Morin listened, fascinated. So this was how murderers were found. Not by DNA tests and petrie dishes, ultraviolet scans or anything else a lab could produce. They helped, certainly, but this was their real lab. He looked across the table to the other person who was just listening, saying nothing.
Chief Inspector Gamache took his deep brown eyes off Inspector Beauvoir for a moment and looked at the young agent. And smiled.
Agent Lacoste headed for Montreal shortly after the meeting broke up. Agent Morin left for home and Beauvoir and Gamache walked slowly back over the stone bridge and into the village. They strolled past the darkened bistro and met Olivier and Gabri on the wide veranda of the B and B.

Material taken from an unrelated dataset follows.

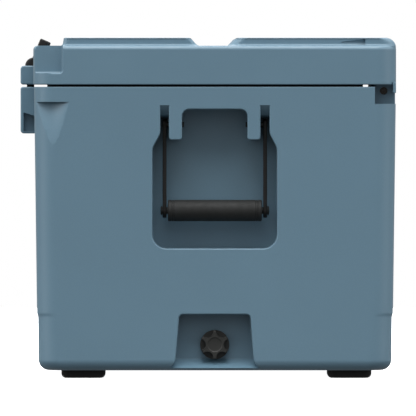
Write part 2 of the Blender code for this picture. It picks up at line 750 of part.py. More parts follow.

“I left a note for you,” said Gabri. “Since the bistro’s closed we’re all going out for dinner and you’re invited.”
“Peter and Clara’s again?” asked Gamache.
“No. Ruth,” said Gabri and was rewarded with their stunned looks. He’d have thought someone had drawn a gun on the two large Sûreté officers. Chief Inspector Gamache looked surprised but Beauvoir looked afraid.
“You might want to put on your athletic protector,” Gabri whispered to Beauvoir, as they passed on the veranda steps.
“Well, I’m sure as hell not going. You?” asked Beauvoir when they went inside.
“Are you kidding? Pass up a chance to see Ruth in her natural habitat? Wouldn’t miss it.”
Twenty minutes later the Chief Inspector had showered, called Reine-Marie and changed into slacks, blue shirt and tie and a camel-hair cardigan. He found Beauvoir in the living room with a beer and potato chips.
“Sure you won’t change your mind, patron?”
It was tempting, Gamache had to admit. But he shook his head.
“I’ll keep a candle in the window,” said Beauvoir, watching the Chief leave.